Metropolitan Life Building
Location: 13045 Tesson Ferry Road, Mehlville, Mo.
Site size: 101 acres
Pros
- Relatively isolated location in South St. Louis County, helping make it more secure.
- Second-closest of the four sites, at 13.5 miles, from the current NGA facility near downtown St. Louis, meaning the shortest commute to current NGA employees.
Cons
- No easy access to a major highway or airport
- No political support from St. Louis or St. Louis County leaders.
- Privately owned, meaning the federal government will need to spend millions of dollars to acquire the site, tear down the existing structure and replace it with a new building.
North St. Louis (Pruitt-Igoe)
Location: Near the corner of Cass and Jefferson avenues
Site size: 100 acres
Pros
- Major highways nearby, including Interstates 70 sand 64.
- NGA’s presence would help revitalize the surrounding neighborhood and create new jobs.
- Located in a federal Promise Zone, which seeks to bring jobs from federal agencies to disadvantaged communities and spur urban renewal.
- Located 4.4 miles from the current NGA location, it is the closest of the four sites in contention to current NGA facility at 3200 S. 2nd St., near downtown St. Louis.
- Strong support among Missouri, St. Louis County and St. Louis city leaders.
Cons
- Low neighborhood support for the project, resulting in a petition drive to keep NGA out.

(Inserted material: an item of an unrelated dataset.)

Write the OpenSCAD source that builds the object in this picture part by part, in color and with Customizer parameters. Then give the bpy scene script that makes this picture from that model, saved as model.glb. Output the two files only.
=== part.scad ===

- Voters recently rejected a bond issue referendum that would have paid for infrastructure improvements near the site.
- High crime rate in the are surrounding the site compared with the other three sites.
- High potential cost for acquiring the properties inside the proposed site boundaries and demolishing the existing structures. Estimated cost: $130 million.
- Proposed site is landlocked, with schools, houses and businesses surrounding it on all sides, making future expansion extremely difficult and expensive.